Cross stitch row second

General Tips

  • When stitching keep your top arm of your stitches always lying in the same direction
  • Try to avoid stretching your thread across larger areas in the back. If necessary tie off and start again in the next spot
  • Avoid using knots to start and end, you should be anchoring your thread under the surrounding stitches.
  • Keep your tension even and consistent, don’t pull your stitches too tight otherwise your fabric will warp, Your stitches should be firm enough to lie flat against the fabric but not be pulling on the holes.
  • When stitching your strands of floss will sometimes get twisted around each other - every now and then just drop your needle and let it hang from the threads, this will unwind them

Reading a Cross Stitch Pattern

Cross stitch charts usually have a legend showing what color corresponds to which symbol on the chart.

Cross stitch pattern

Cross stitch charts are made up of a grid that is divided into squares of 10 x 10. Each square corresponds to one stitch, these numbers are useful for keeping your place on a chart.

cross stitch grid

A good way to start a project is to find the centre of your pattern and also the centre of your fabric and start stitching from that point outwards.

Most charts will have either lines or arrows showing the centre of the chart.
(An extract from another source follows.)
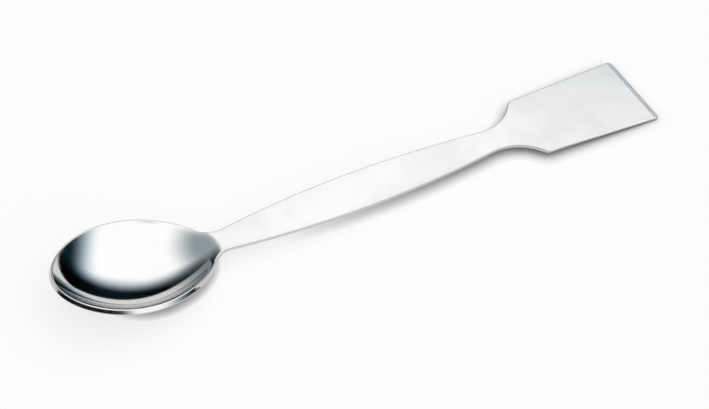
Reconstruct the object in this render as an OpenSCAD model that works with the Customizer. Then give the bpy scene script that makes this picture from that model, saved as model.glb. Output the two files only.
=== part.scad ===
// Lab spatula: one piece of stainless sheet, with a spoon bowl at one end and a flat blade
// at the other. X runs from the bowl to the blade, Y is across and Z is up from the table.
// The part lies as it rests, on the bottom of the bowl and on the end of the blade.

/* [Bowl] */
// Length of the hollow, inside the rim
bowl_length = 36.9; // [30:0.1:44]
// Width of the hollow, inside the rim
bowl_width = 26.2; // [18:0.1:34]
// Depth of the hollow below the rim
bowl_depth = 6.5; // [4:0.1:10]
// Thickness of the bowl's wall
bowl_sheet = 1.25; // [0.6:0.05:1.6]
// Share by which the rim is narrower than an ellipse towards its ends
bowl_taper = 0.1; // [0:0.01:0.3]
// Share by which the half next to the tip is wider, and the other half narrower
bowl_egg = 0.07; // [0:0.01:0.2]
// Fullness of the hollow: 0 is a dish and 1 is a pan with a flat floor
bowl_fullness = 0.5; // [0:0.05:1]
// Shift of the deepest place from the middle towards the tip, as a share of half the length
bowl_shift = 0.05; // [0:0.01:0.3]
// Slope of the rim above the table, in degrees
rim_tilt = 11.4; // [0:0.1:20]

/* [Handle] */
// Length from the end of the hollow to the shoulders of the blade
handle_length = 82.1; // [60:0.1:150]
// Width at the widest place, halfway between the necks
handle_width = 10.9; // [8:0.1:16]
// Thickness of the handle
handle_sheet = 1.1; // [0.7:0.05:1.6]
// Width of the neck next to the bowl
bowl_neck_width = 5.9; // [4:0.1:7.5]
// Radius of the fillet between the rim and the handle
bowl_neck_radius = 5.6; // [2:0.1:8]
// Width of the neck next to the blade
blade_neck_width = 6.5; // [4:0.1:7.5]
// Radius of the fillet between the handle and the blade's shoulder
blade_neck_radius = 11; // [5:0.1:14]

/* [Blade] */
// Length from the shoulders to the end
blade_length = 30.4; // [20:0.1:50]
// Width across the shoulders
shoulder_width = 18.4; // [15:0.1:24]
// Width across the end
end_width = 21.4; // [16:0.1:28]
// Angle of the shoulder's flank to the handle, in degrees
shoulder_angle = 50; // [35:1:70]
// Radius of the shoulder
shoulder_radius = 1.5; // [0.5:0.1:4]
// Radius of the two end corners
corner_radius = 0.9; // [0.4:0.1:4]
// Thickness of the blade
blade_sheet = 0.8; // [0.5:0.05:1.4]
// Bend of the blade down from the handle, in degrees
blade_bend = 1.6; // [0:0.1:4]
// Length of the bevel ground on the end
bevel_length = 1.2; // [0.5:0.1:4]
// Depth that the bevel takes off at the end
bevel_depth = 0.35; // [0.05:0.05:0.4]

/* [Edges] */
// Radius of the polished edge all round the sheet
edge_radius = 0.25; // [0.1:0.01:0.3]
// Lean of the edge where the sheet slopes: 0 is square to the sheet and 1 is upright
edge_upright = 0.35; // [0:0.05:1]

/* [Hidden] */

// Half the length over which the rim runs into the handle, and the handle into the blade
neck_blend = 4;
bend_blend = 8;
// Share of the hollow's depth over which its end is rounded into the neck
lip_blend = 0.28;

// Rows of points along each stretch of the edge, and columns across the sheet
bowl_rows = 40;
neck_rows = 7;
handle_rows = 8;
blade_neck_rows = 10;
shoulder_rows = 4;
blade_rows = 6;
corner_rows = 5;
columns = 24;

bowl_a = bowl_length / 2;
bowl_b = bowl_width / 2;
neck_x = bowl_length;
shoulder_x = neck_x + handle_length;
end_x = shoulder_x + blade_length;
bevel_x = end_x - bevel_length;

// ---- Helpers ----

function unit(v) = v / norm(v);
function heading(angle) = [cos(angle), sin(angle)];
function smooth(t) = let (s = min(1, max(0, t))) s * s * (3 - 2 * s);

// Zero, then a slope of 1, joined by a parabola 2 * blend long
function ramp(d, blend) =
    d <= -blend ? 0 : d >= blend ? d : (d + blend) * (d + blend) / (4 * blend);

// Centre of a circle of radius r inside the corner p of two edges with these outward normals
function corner_centre(p, r, normal_1, normal_2) =
    p - r * (normal_1 + normal_2) / (1 + normal_1 * normal_2);

// ---- Outline of the +Y side, as [point, outward normal] pairs from the tip to the end ----

// Width of the rim as a share of an ellipse's, with u from -1 at the tip to 1 at the neck
function rim_share(u) = (1 - bowl_taper * u * u) * (1 - bowl_egg * u);

function rim_point(a) = [bowl_a * (1 - cos(a)), bowl_b * sin(a) * rim_share(-cos(a))];

function rim_normal(a) =
    let (along = rim_point(a + 0.1) - rim_point(a - 0.1)) unit([-along[1], along[0]]);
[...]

On the example below the centre of the chart is at the point where the two colored lines intersect. Other charts may just have arrows on the edge of the grid which you will need to follow to find the centre point.

centre of cross stitch chart

These are the very basics of reading a chart, we will cover other types of charts and instructions in a future post.

The main things to remember is that there is no need to spend a lot of money to get started with cross-stitch - it is completely unnecessary. Also avoid jumping into an huge over-complicated project from the start, it will be overwhelming and you will likely be put off continuing, also you will have invested a chunk of money that just goes to waste. Keep it simple and have fun!